Why this matters to a creative director
If you only take one thing from this, take this: AI being able to cluster doesn’t make it safe to substitute for your audience. It makes it more dangerous, because the failure mode got harder to spot.
A creative director’s job is to make work that moves a specific group of people. The only way to know whether it does is to ask those people. A synthetic audience can now imitate the format of that answer convincingly enough to fool you. That’s not a reason to use it. It’s a reason to be more careful, and to keep a human panel as the thing you check the machine against, not the other way around.
A note on information theory, since it explains the whole thing
Claude Shannon’s work is where this gets interesting, and it’s worth being careful with, because it gets misrepresented constantly.
Shannon’s basic idea is that communication is a balance between redundancy and entropy, or in plainer terms, the expected and the unknowable. Neither one is good or bad. They’re both necessary. Redundancy is the familiar part that gives you context to understand something. Entropy is the unexpected part that carries new information. Pure redundancy is the same thing over and over, and it gets rejected, it doesn’t even qualify as communication. Pure information, with no redundancy at all, is unintelligible noise. Communication is the balance of the two.
Apply that to a visual and you get a useful, concrete idea: the entropy of how an audience responds. If everyone reads an image roughly the same way, the response is low-entropy, semantically narrow, the image communicates decisively. If responses are all over the place, the image is high-entropy, genuinely ambiguous. “This visual is unclear” stops being a hunch and becomes something you can put a number on. You could even show a client that their hero image carries more perceptual ambiguity than a competitor’s, meaning the competitor is communicating more decisively. That’s the kind of number that lands.

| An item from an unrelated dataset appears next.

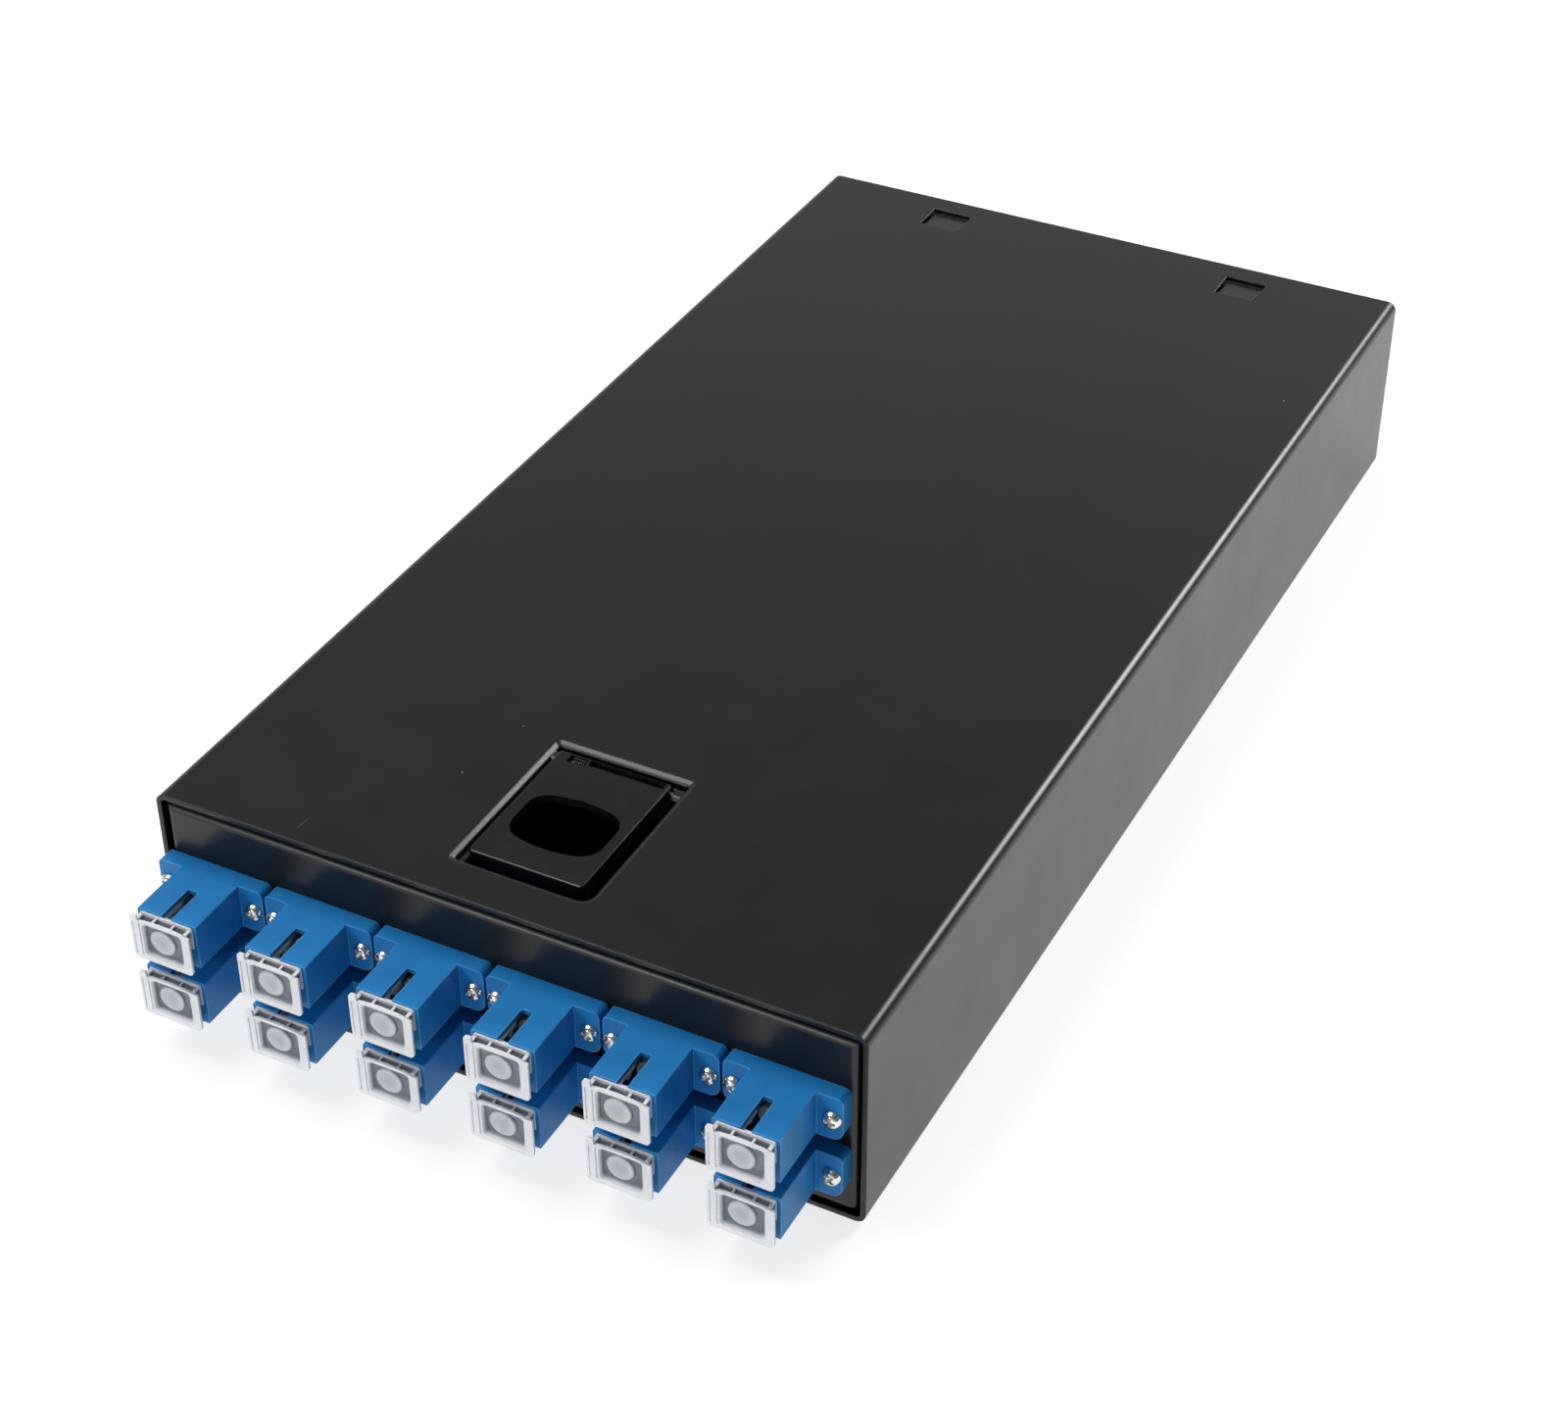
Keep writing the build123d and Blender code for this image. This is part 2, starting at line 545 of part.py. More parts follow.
mid = (rear_reach - front_reach) / 2
insert = bx(-port_w / 2, port_w / 2, mid - 1.0, mid + 1.0, -port_h / 2, port_h / 2)
insert += tube("y", mid - 5.9, mid + 5.9, 0, 0, 2.2, 1.66)
insert -= rod("y", mid - 7, mid + 7, 0, 0, 1.66)
for sx_ in (-1, 1):
    for sy_ in (-1, 1):
        arm = bx(sx_ * 3.3, sx_ * 4.1, mid, mid + sy_ * 7.6, -1.4, 1.4)
        tip = bx(sx_ * 2.8, sx_ * 4.1, mid + sy_ * 6.6, mid + sy_ * 7.6, -1.4, 1.4)
        insert += arm + tip
insert = one(insert, "insert")

ceramic = tube("y", mid - 5.7, mid + 5.7, 0, 0, 1.6, 1.25)
ceramic -= bx(-0.22, 0.22, mid - 7, mid + 7, 0, 3)
ceramic = one(ceramic, "ceramic")

screw = rod("y", -flange_t, -flange_t + shank_len, 0, 0, shank_d / 2)
head = rod("y", -flange_t - head_h, -flange_t, 0, 0, head_d / 2)
head = fillet(head.edges().group_by(Axis.Y)[0], 1.05)
screw = screw + head
for w, l in ((0.5, 2.1), (2.1, 0.5)):
    screw -= bx(-w / 2, w / 2, -flange_t - head_h - 1, -flange_t - head_h + 0.75, -l / 2, l / 2)
screw = one(screw, "screw")

# inner dust cap: hollow plug and a plain plate behind the adapter
ic = bx(-plug_w / 2, plug_w / 2, rear_reach - 5.6, rear_reach + 0.05, -plug_h / 2, plug_h / 2)
ic -= bx(-plug_w / 2 + 0.8, plug_w / 2 - 0.8, rear_reach - 7, rear_reach - 0.6, -plug_h / 2 + 0.8, plug_h / 2 - 0.8)
ic += bx(-6.1, 6.1, rear_reach + 0.0, rear_reach + 1.2, -4.4, 4.4)
ic += bx(-2.5, 2.5, rear_reach + 1.2, rear_reach + 3.2, -3.0, 3.0)
ic = one(ic, "inner_cap")

# front dust cap: lip against the adapter, waist, front plate with a dish, hollow plug
def ahead(p):
    return -front_reach - p


cap = bx(-5.5, 5.5, ahead(0.45), ahead(cap_gap), -4.0, 4.35)
waist = Plane.YZ * Polyline(
    (ahead(0.1), -3.9), (ahead(0.1), 2.4), (ahead(1.05), 2.4), (ahead(1.72), 3.5), (ahead(1.72), -3.9), close=True
)
waist = extrude(make_face(waist), amount=9.8)
cap += waist.moved(Location((-4.9 - waist.bounding_box().min.X, 0, 0)))
# front plate: the left end stands higher, the rest of its top edge is slightly arched
arch = Plane(origin=(0, ahead(1.7), 0), x_dir=(1, 0, 0), z_dir=(0, -1, 0))
outline = Wire(
    [
        Line((-6.35, -4.0), (-6.35, 4.2)), ThreePointArc((-6.35, 4.2), (-6.145, 4.695), (-5.65, 4.9)), Line((-5.65, 4.9), (-4.9, 4.9)),
        Line((-4.9, 4.9), (-4.75, 3.75)), ThreePointArc((-4.75, 3.75), (0.0, 4.15), (4.9, 3.75)), Line((4.9, 3.75), (6.1, 3.55)),
        Line((6.1, 3.55), (6.1, -4.0)), ThreePointArc((6.1, -4.0), (5.836, -4.636), (5.2, -4.9)), Line((5.2, -4.9), (-5.45, -4.9)),
        ThreePointArc((-5.45, -4.9), (-6.086, -4.636), (-6.35, -4.0)),
    ]
)
cap += extrude(arch * make_face(outline), amount=cap_plate)
# ribs between the lip and the plate, three open windows between them
for x0, x1 in ((-5.45, -4.7), (-2.1, -1.65), (1.75, 2.2), (4.75, 5.4)):
    cap += bx(x0, x1, ahead(1.75), ahead(0.4), 2.0, 4.0)
plug = bx(-plug_w / 2, plug_w / 2, ahead(0.1), ahead(cap_gap) + plug_len, -plug_h / 2, plug_h / 2)
plug = chamfer(plug.edges().group_by(Axis.Y)[-1], 0.3)
cap += plug
cap -= bx(-plug_w / 2 + 0.75, plug_w / 2 - 0.75, ahead(-0.6), ahead(-7.5), -plug_h / 2 + 0.75, plug_h / 2 - 0.75)
cap -= bx(-plug_w / 2 + 0.75, plug_w / 2 - 0.75, ahead(0.55), ahead(-1.0), -plug_h / 2 + 0.75, 1.7)
# slot in the plug's top wall, under the key slot of the port
cap -= bx(-1.05, 1.05, ahead(-0.9), ahead(-7.5), 1.5, 4.5)
# the lower right of the waist and lip is cut away
cap -= bx(4.55, 7.5, ahead(1.69), ahead(-0.3), -4.6, -0.2)
# dished front with a low round boss
dish = stack(
    [
        Plane(origin=(0, ahead(cap_front + 0.1), 0), x_dir=(1, 0, 0), z_dir=(0, -1, 0)) * Pos(0.25, -0.15) * RectangleRounded(8.5, 7.3, 0.9),
        Plane(origin=(0, ahead(1.35), 0), x_dir=(1, 0, 0), z_dir=(0, -1, 0)) * Pos(0.15, -0.1) * RectangleRounded(7.3, 5.6, 0.6),
    ]
)
cap -= dish
boss = rod("y", ahead(1.85), ahead(1.3), -0.1, 0.0, 2.7)
boss = fillet(boss.edges().group_by(Axis.Y)[0], 0.3)
cap += boss
# two upright grooves in the plate's left band
for x in (-5.75, -4.35):
    cap -= bx(x - 0.17, x + 0.17, ahead(cap_front + 0.1), ahead(cap_front - 0.2), -3.9, 3.3)
cap = one(cap, "cap")

screws, inserts, ceramics, inner_caps = [], [], [], []
for n, (x, z) in enumerate(ports, 1):
    loc = Location((x, panel_face, z))
    save(housing.moved(loc), "adapter_%02d" % n)
    save(cap.moved(loc), "dust_cap_%02d" % n)
    inserts.append(insert.moved(loc))
    ceramics.append(ceramic.moved(loc))
    inner_caps.append(ic.moved(loc))
    for s in (-1, 1):
        sl = Location((x + s * screw_x, panel_face, z), (0, 30 + 37 * n + 20 * s, 0))
        screws.append(screw.moved(sl))
save(grp(screws, "adapter_screws"), "adapter_screws")
save(grp(inserts, "adapter_inserts"), "adapter_inserts")
save(grp(ceramics, "alignment_sleeves"), "alignment_sleeves")
save(grp(inner_caps, "inner_dust_caps"), "inner_dust_caps")
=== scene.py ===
import json
import math

import bmesh
import bpy
from mathutils import Matrix, Vector


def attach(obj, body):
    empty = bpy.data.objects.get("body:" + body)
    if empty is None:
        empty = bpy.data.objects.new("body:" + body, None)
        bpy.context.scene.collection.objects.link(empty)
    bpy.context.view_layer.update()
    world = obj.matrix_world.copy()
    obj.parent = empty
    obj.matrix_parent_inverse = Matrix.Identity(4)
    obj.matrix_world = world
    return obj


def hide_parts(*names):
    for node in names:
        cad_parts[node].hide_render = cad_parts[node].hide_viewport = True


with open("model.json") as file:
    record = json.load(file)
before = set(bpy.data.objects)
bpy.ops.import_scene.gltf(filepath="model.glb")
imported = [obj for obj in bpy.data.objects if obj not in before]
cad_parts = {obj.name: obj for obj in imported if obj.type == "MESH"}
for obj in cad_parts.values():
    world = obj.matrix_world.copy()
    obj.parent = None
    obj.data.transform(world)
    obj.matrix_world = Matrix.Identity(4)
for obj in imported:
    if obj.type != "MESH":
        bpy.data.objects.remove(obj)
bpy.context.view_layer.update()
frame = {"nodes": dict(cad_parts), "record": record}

NODES = frame["nodes"]

# ---------------------------------------------------------------------------
# sizes shared with the construction, in millimetres
# ---------------------------------------------------------------------------
FRONT = -134.3
PANEL = FRONT + 0.1
XS = [-0.95 + (i - 2.5) * 22.78 for i in range(6)]
PORTS = [(x, z) for z in (25.05, 12.0) for x in XS]
BODY_W, BODY_H = 12.4, 9.3
FLANGE_W, FLANGE_T = 22.2, 3.1
REACH_F, REACH_R = 15.75, 12.65
PORT_W, PORT_H = 9.1, 7.5
SCREW_X = 9.15


# ---------------------------------------------------------------------------
# mesh helpers: everything is modelled in millimetres and scaled once
# ---------------------------------------------------------------------------
def raw(name, verts, faces):
    me = bpy.data.meshes.new(name)
    me.from_pydata([tuple(v) for v in verts], [], [tuple(f) for f in faces])
    ob = bpy.data.objects.new(name, me)
    bpy.context.scene.collection.objects.link(ob)
    bm = bmesh.new()
    bm.from_mesh(me)
    bmesh.ops.recalc_face_normals(bm, faces=bm.faces)
    bm.to_mesh(me)
    bm.free()
    return ob


def block(x0, x1, y0, y1, z0, z1):
    v = [(x, y, z) for x in (x0, x1) for y in (y0, y1) for z in (z0, z1)]
    f = [(0, 1, 3, 2), (4, 6, 7, 5), (0, 4, 5, 1), (2, 3, 7, 6), (0, 2, 6, 4), (1, 5, 7, 3)]
    return raw("block", v, f)


def round_pts(u0, u1, v0, v1, radii, seg=7):
    """Outline of a rounded rectangle, corners (u0,v0) (u1,v0) (u1,v1) (u0,v1)."""
    pts = []
    corners = [(u0, v0, 1, 1, 180), (u1, v0, -1, 1, 270), (u1, v1, -1, -1, 0), (u0, v1, 1, -1, 90)]
    for (cu, cv, su, sv, a0), r in zip(corners, radii):
        if r <= 0:
            pts.append((cu, cv))
            continue
        for i in range(seg + 1):
            a = math.radians(a0 + 90.0 * i / seg)
            pts.append((cu + su * r + r * math.cos(a), cv + sv * r + r * math.sin(a)))
    return pts


def prism(pts, axis, a0, a1):
    """Closed prism of an outline along an axis: outline is (x,z) for y, (x,y) for z, (y,z) for x."""
    put = {
        "y": lambda u, v, a: (u, a, v),
        "z": lambda u, v, a: (u, v, a),
        "x": lambda u, v, a: (a, u, v),
    }[axis]
    n = len(pts)
    v = [put(p[0], p[1], a0) for p in pts] + [put(p[0], p[1], a1) for p in pts]
    f = [tuple(range(n)), tuple(range(2 * n - 1, n - 1, -1))]
    f += [(i, (i + 1) % n, n + (i + 1) % n, n + i) for i in range(n)]
    return raw("prism", v, f)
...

Here’s the part the gurus and motivational speakers always skip, and it was a genuine pet peeve of Shannon’s: his theory deliberately had nothing to do with meaning. He said outright that the meaning of a message was irrelevant to the engineering problem he was solving. He cared whether a transmission was received, not what it meant.
Which is exactly why this is interesting rather than a misappropriation. Constellations measures meaning to an audience, the thing Shannon set aside. He wasn’t wrong to set it aside, that wasn’t his problem to solve. But the tools he built for measuring the spread of a signal turn out to give you a real, calibrated way to measure how clearly a piece of creative communicates. Shannon would probably have found that worth a look. He just would have insisted you not pretend he’d already done it.
Frequently asked questions
Can AI take a perception test now? Yes. A year ago AI couldn’t decide and produced an even split, a complete wash. Today it clusters and gives semi-intelligent answers. On simple prompts it does okay. On the abstract, nuanced prompts that branding depends on, it’s wildly off from human data.
If AI can cluster, why not use it instead of human panels? Because the failure mode got harder to catch. AI now produces a confident, compelling rationale for an answer that doesn’t match what real people feel. Take it at face value and you risk a campaign that underperforms for reasons your synthetic audience never warned you about.
What does this prove about the test itself? That it captures something specific to human perception, the actual response of real people to a concept, that a model can imitate in form but not reliably reproduce in substance.
How does Shannon’s information theory connect to this? Shannon gives you a way to quantify how spread out an audience’s responses are, which translates to how clearly a visual communicates. His theory deliberately ignored meaning, which is exactly the gap a perception test fills, by measuring what an image means to an audience rather than just whether a signal got through.